More recently I have had a look at the excellent efforts of this forum’s members to come to grips with the same question of the choice of target curve for use with REW. I particularly appreciated the efforts of Wayne A. Pflughaupt with the sticky article “House curve: What it is, why you need it, how to do it.” 

However, this is a topic that is rife with misunderstanding, because it is difficult to conceptualise (for me, at least, and I presume also for others like me), and some misunderstandings have crept into Wayne’s writings. I would not concern forum readers and fellow enthusiasts with a few minor points of correction, but if a misunderstanding leads to the wrong recommended course of action, i.e. the wrong choice of target curve, then I must speak my mind.

My experience in equalising to flat at the listening position with pink noise was exactly like Wayne’s early experience: searing treble and AWOL bass. Applying the X curve, or half or three quarters of the X curve, as a target brought things back to the realm of listenable, although more than half of X invariably meant loss of sparkle in the highest treble.

However, my bottom line is that the amount of HF cut you need will vary from recording to recording, and some correctly made recordings will produce correct sound in your room (and mine) with no treble attenuation – irrespective of the size of our respective rooms. I could not make that claim if Wayne’s statement were true, that “speakers sound brighter the closer you get to them. Therefore we must compensate with a tilted response curve that reduces the highs and emphasizes the lows” in the fifth paragraph under the heading “It’s all about the room”. I also cannot leave be the stated notion that the house curve is one where the listener hears all notes or tones at the same loudness, as stated by Wayne in his third paragraph under the heading “An easy way to determine the house curve you need”.

Rather than argue points, let me explain by way of an example. 

Let us say an orchestra (or solo piano) is playing in a world class venue, and the recording mic is placed in the best seat in the house, say centre stage, 20 rows back. No EQ or compression is applied to the recording. When we play this back in our homes, what is the ideal target curve? It is flat, not X. Flat EQ will reproduce the same bass-to-treble balance in the listening seat as in the seat where the mic was placed. Playing the above recording through an X curved system will sound far too dead due to the attenuated treble. Our homes are not big enough to require an X curve on the basis of room size. 

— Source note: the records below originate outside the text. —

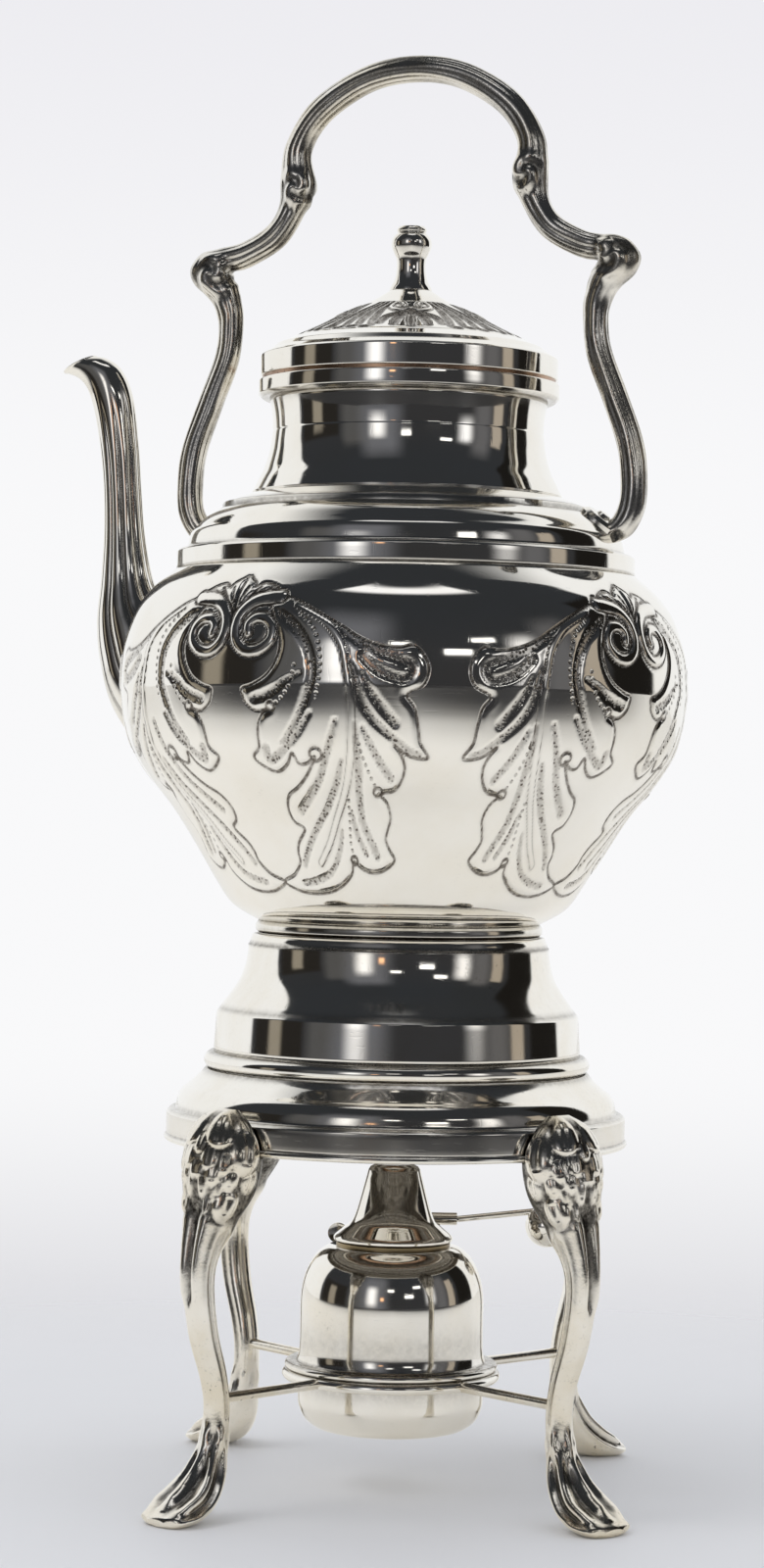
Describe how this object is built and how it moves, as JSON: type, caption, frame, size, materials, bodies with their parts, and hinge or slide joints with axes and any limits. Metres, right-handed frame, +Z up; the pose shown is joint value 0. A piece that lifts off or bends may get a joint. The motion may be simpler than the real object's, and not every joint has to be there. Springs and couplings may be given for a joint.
{
  "type": "spirit kettle on stand",
  "caption": "Round-bodied kettle with a fixed arched handle and fluted spout, resting in the collar of a four-legged stand over a spirit lamp with a hinged snuffer.",
  "frame": {"origin": "on the stand's vertical axis, at the surface the feet stand on", "axes": "+Z up; -Y towards the picture's viewer; +X to the viewer's right; the spout points to -X, turned 20 degrees towards +Y"},
  "size_m": [0.1783, 0.158, 0.3998],
  "materials": {
    "silver_plate": "polished silver plate with light tarnish",
    "cast_silver_plate": "cast silver plate, dark in its hollows and worn on its high points",
    "bare_copper": "worn plate over copper, heat-stained",
    "brass": "dull yellow brass",
    "wick_cotton": "plaited cotton"
  },
  "bodies": {
    "stand": {"stand_flange": "silver_plate", "collar_wire": "silver_plate", "stand_collar": "silver_plate", "collar_seat": "bare_copper", "leg_front_left": "cast_silver_plate", "leg_front_right": "cast_silver_plate", "leg_rear_right": "cast_silver_plate", "leg_rear_left": "cast_silver_plate", "lamp_ring": "silver_plate", "ring_rods": "cast_silver_plate"},
    "kettle": {"kettle_foot": "silver_plate", "kettle_bowl": "silver_plate", "kettle_shoulder": "silver_plate", "kettle_neck": "silver_plate", "mouth_rim": "silver_plate", "spout": "silver_plate", "handle": "cast_silver_plate", "handle_rosette_left": "cast_silver_plate", "handle_rosette_right": "cast_silver_plate"},
    "lid": {"lid_cover": "silver_plate", "lid_bezel": "silver_plate", "finial": "cast_silver_plate", "finial_nut": "brass"},
    "lamp": {"lamp_cup": "silver_plate", "lamp_dome": "silver_plate", "burner_plate": "brass", "wick_tube": "brass", "wick": "wick_cotton", "hinge_bracket": "silver_plate"},
    "snuffer": {"snuffer_cap": "silver_plate", "snuffer_lug": "silver_plate", "hinge_rod": "cast_silver_plate", "turn_knob": "cast_silver_plate"}
  },
  "joints": [
    {"name": "kettle_lift", "type": "slide", "parent": "stand", "child": "kettle", "axis": [0, 0, 1], "range_m": [0, 0.04]},
    {"name": "lid_lift", "type": "slide", "parent": "kettle", "child": "lid", "axis": [0, 0, 1], "range_m": [0, 0.022]},
    {"name": "lamp_lift", "type": "slide", "parent": "stand", "child": "lamp", "axis": [0, 0, 1], "range_m": [0, 0.019]},
    {"name": "snuffer_hinge", "type": "hinge", "parent": "lamp", "child": "snuffer", "pos_m": [0, 0.0182, 0.0727], "axis": [-1, 0, 0], "range_deg": [0, 100]}
  ]
}
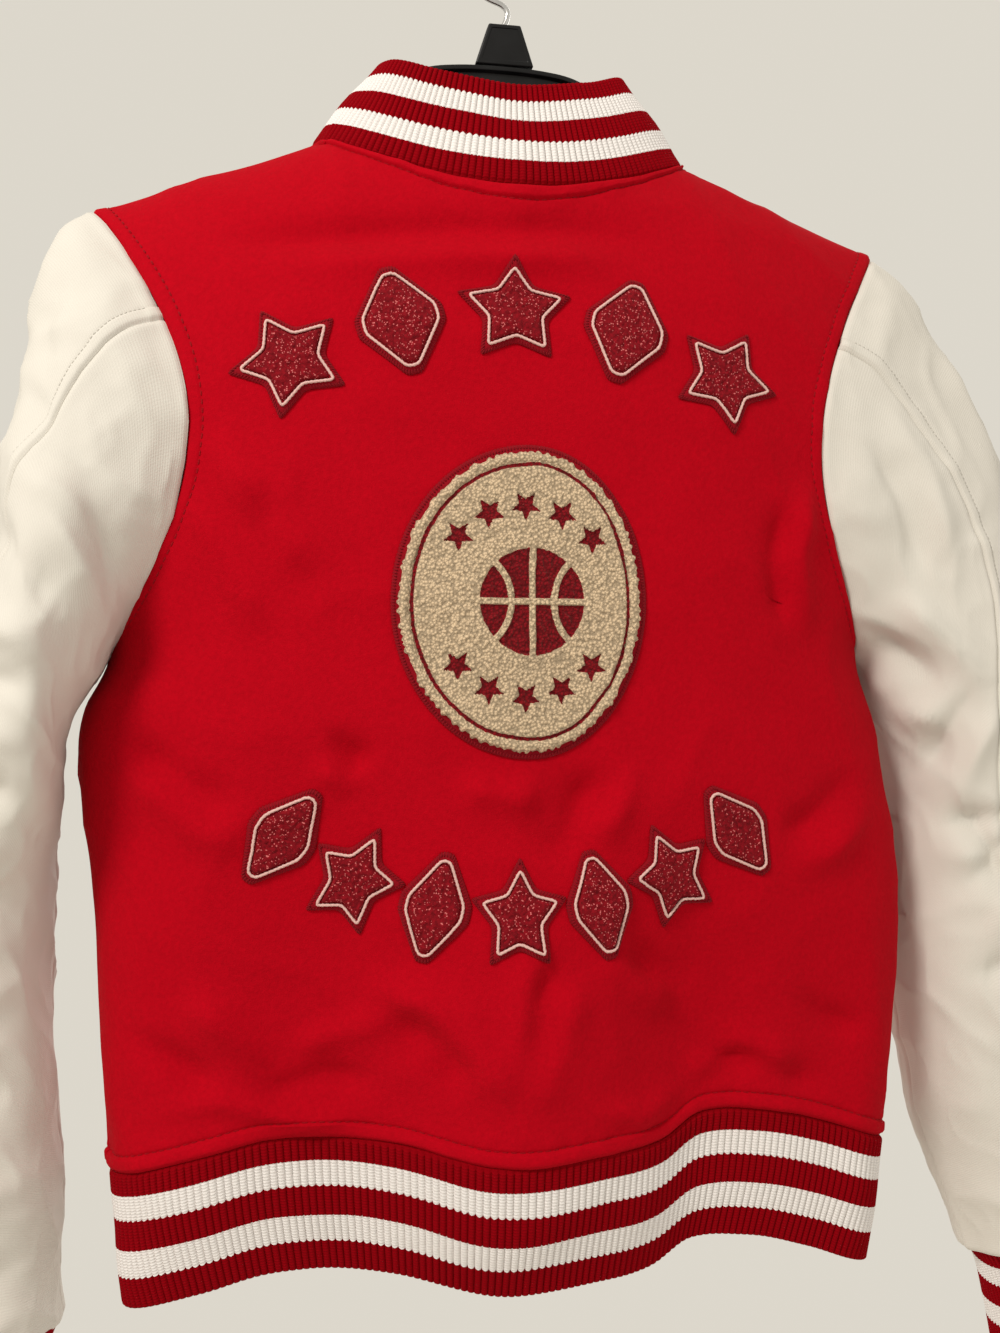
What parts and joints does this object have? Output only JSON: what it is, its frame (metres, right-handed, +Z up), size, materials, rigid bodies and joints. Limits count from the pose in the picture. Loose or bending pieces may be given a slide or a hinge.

There are other reasons for the bass-shy sound in our homes with flat EQ. One is that the recording mic is usually very close to the instrument, which provides a completely different tonal balance to a mic in the audience seat. Another reason is the generic use of multibanded compression as part of the production process. I have heard side-by-side master edits of acoustic music with and without compression, and it isn’t the bass that gets boosted as a result of compression!

My conclusions? Yes, most recordings sound too sharp with flat EQ’d pink noise at the listener’s seat. No, it is not due to the X curve effect. Yes, applying the X curve helps with many (most) recordings, but only fortuitously and not with any accuracy; for example, the knee need not be at 2kHz and the slope need not be 3db/octave. After all, the sound errors are not being caused by the effect that the X curve correctly compensates. So feel free to experiment more freely with target curves, and recognise that different recordings need different EQ. So many recordings are badly done that a fixation on “one right setting” is only a means to bring suffering upon oneself. :T


Arg


----------